Le Monde, 1er avril 2005.


Un point rouge clignote depuis quelques jours sur les écrans Bloomberg de tous les financiers de la planète : l’Islande. Si ce pays fait suer à grosses gouttes les opérateurs de marché, les analystes, les banquiers centraux et autres ministres des finances de la Nouvelle-Zélande à la Turquie, de la Hongrie aux Etats-Unis, cela n’a rien à voir avec ses geysers et ses eaux bouillantes. Tous ces responsables craignent une chose aussi simple que considérable : une crise monétaire planétaire est-elle en train de naître sur ce caillou perdu de l’Atlantique Nord ?

Tout est parti d’une note du 22 février de l’agence Fitch, dont le métier est d’évaluer les dettes des Etats, qui a déclassé l’Islande en jugeant "insoutenable" le déficit extérieur de ce pays parce qu’il atteint 16,5 % du PIB. Certaines banques américaines ont alors refusé de souscrire à des emprunts de la banque centrale de Reykjavik. La monnaie locale, la couronne, s’est mise à glisser. Les taux d’intérêt ont été relevés pour la soutenir.
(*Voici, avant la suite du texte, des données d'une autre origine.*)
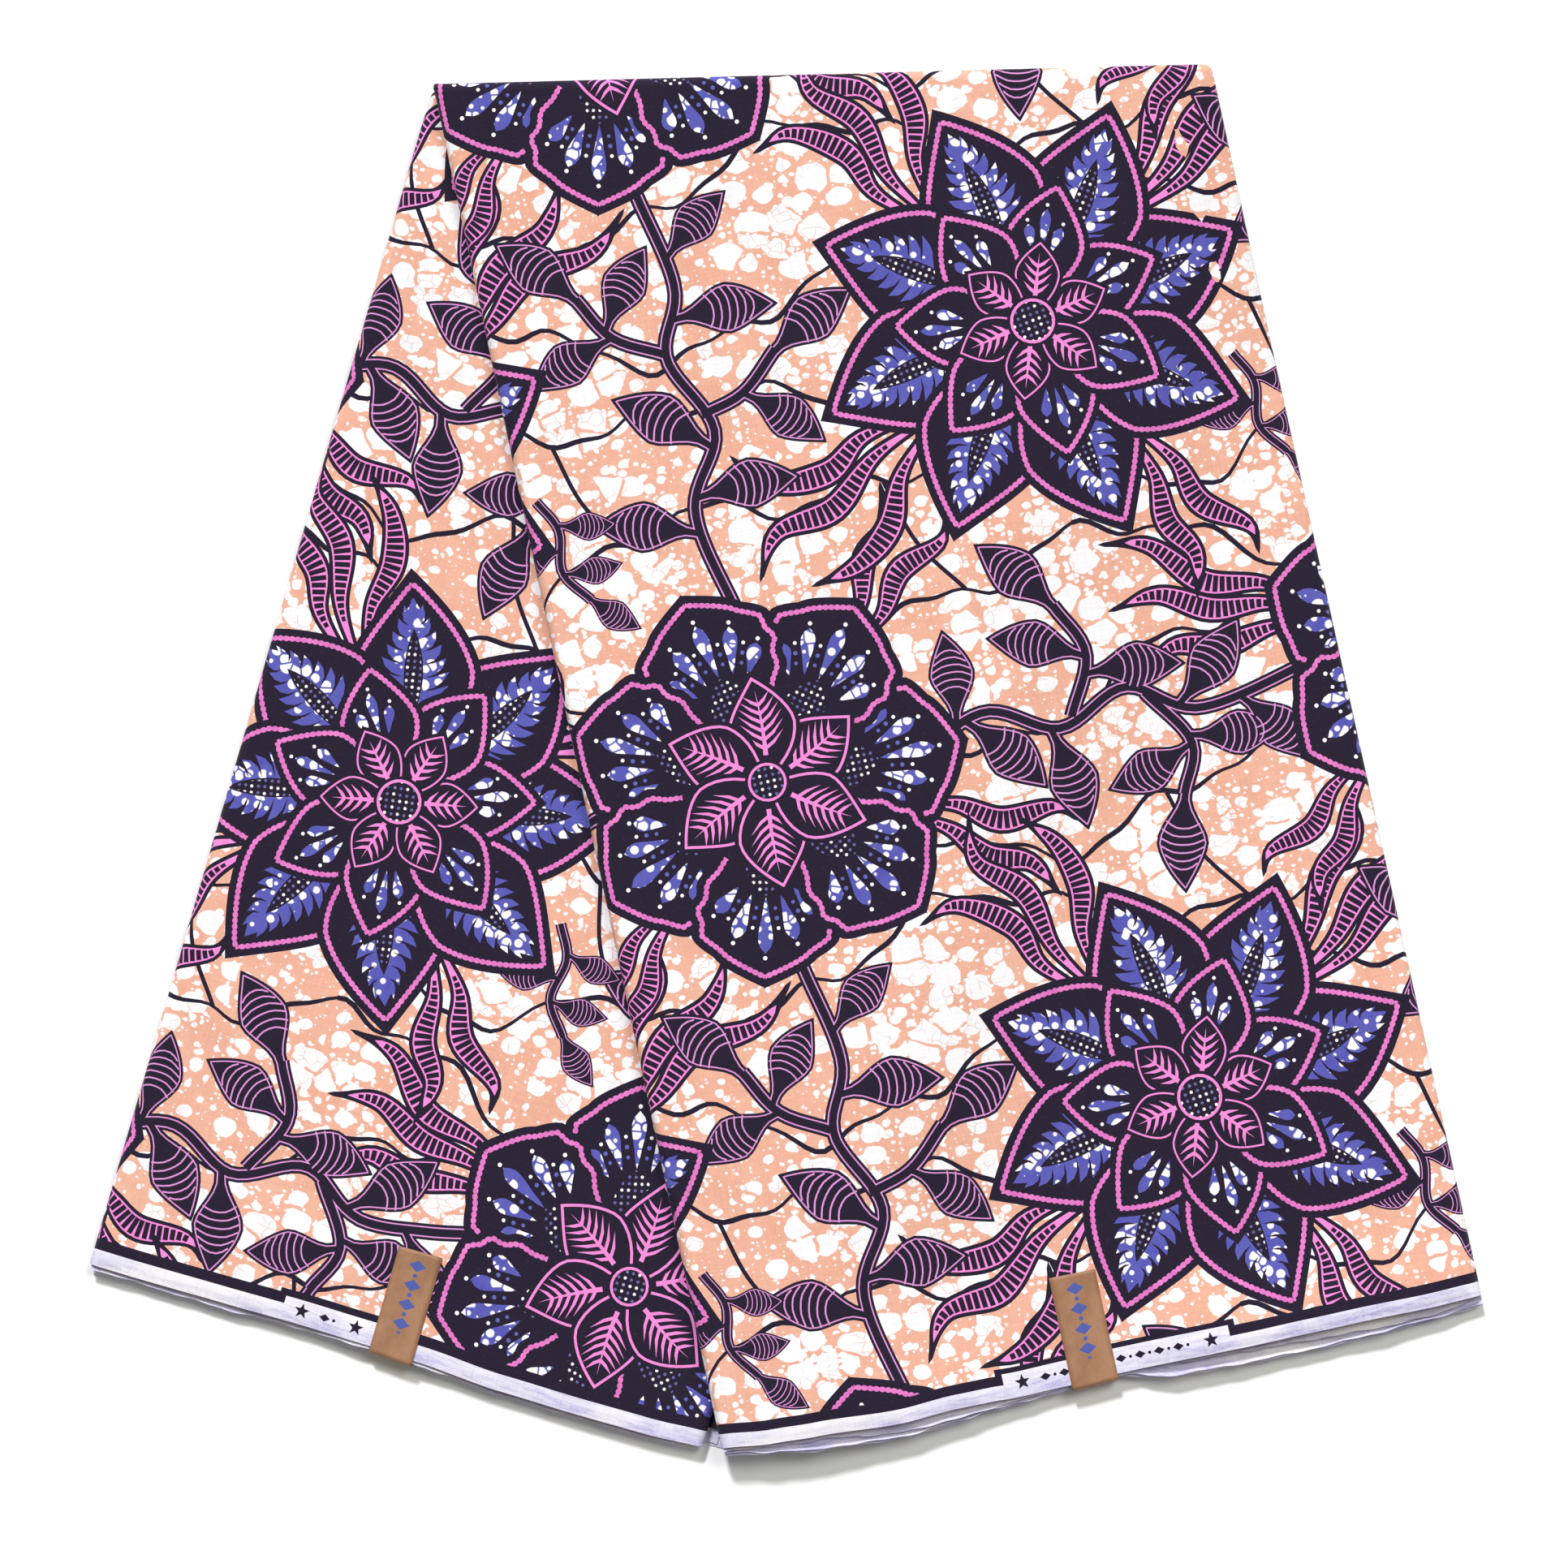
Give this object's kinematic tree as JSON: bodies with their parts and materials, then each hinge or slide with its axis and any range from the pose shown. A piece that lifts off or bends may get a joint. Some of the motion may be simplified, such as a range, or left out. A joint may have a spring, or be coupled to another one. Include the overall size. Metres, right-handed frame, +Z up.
{
  "type": "wax print fabric",
  "caption": "Length of wax print cotton folded and laid flat as a fan of two leaves, with a bare paper band round the cut edges of each leaf.",
  "frame": {"origin": "centre of the bounding box in plan, on the surface that the cloth lies on", "axes": "+Z up out of the surface, -Y towards the cut edges and their paper bands, +X to the right seen from above with the cut edges nearest"},
  "size_m": [0.6182, 0.6182, 0.0193],
  "materials": {
    "left_leaf_core": "matte cotton",
    "left_leaf_face": "printed cotton",
    "left_band": "brown paper",
    "right_leaf_core": "matte cotton",
    "right_leaf_face": "printed cotton",
    "right_band": "brown paper"
  },
  "bodies": {
    "root": {"left_leaf_core": "left_leaf_core", "left_leaf_face": "left_leaf_face", "left_band": "left_band", "right_leaf_core": "right_leaf_core", "right_leaf_face": "right_leaf_face", "right_band": "right_band"}
  },
  "joints": []
}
Pour l’heure, le processus ne s’est pas emballé en crise monétaire. Mais la banque Danske a écrit que la couronne pourrait tomber de 25 % et que le PIB du pays pourrait reculer de 5 à 10 % en deux ans. Le Financial Times a relaté ce début de crise en page "une", vendredi.

Au-delà de l’avenir des 300 000 Islandais et Islandaises, les financiers s’inquiètent d’un éventuel engrenage. Les pays en gros déficits parvenaient jusqu’ici à facilement les financer parce que les taux d’intérêt étaient, historiquement et mondialement, bas. Mais cette période vient de s’achever avec les relèvements opérés par la Réserve fédérale américaine, suivie maintenant par la Banque centrale européenne et, demain, par la Banque du Japon.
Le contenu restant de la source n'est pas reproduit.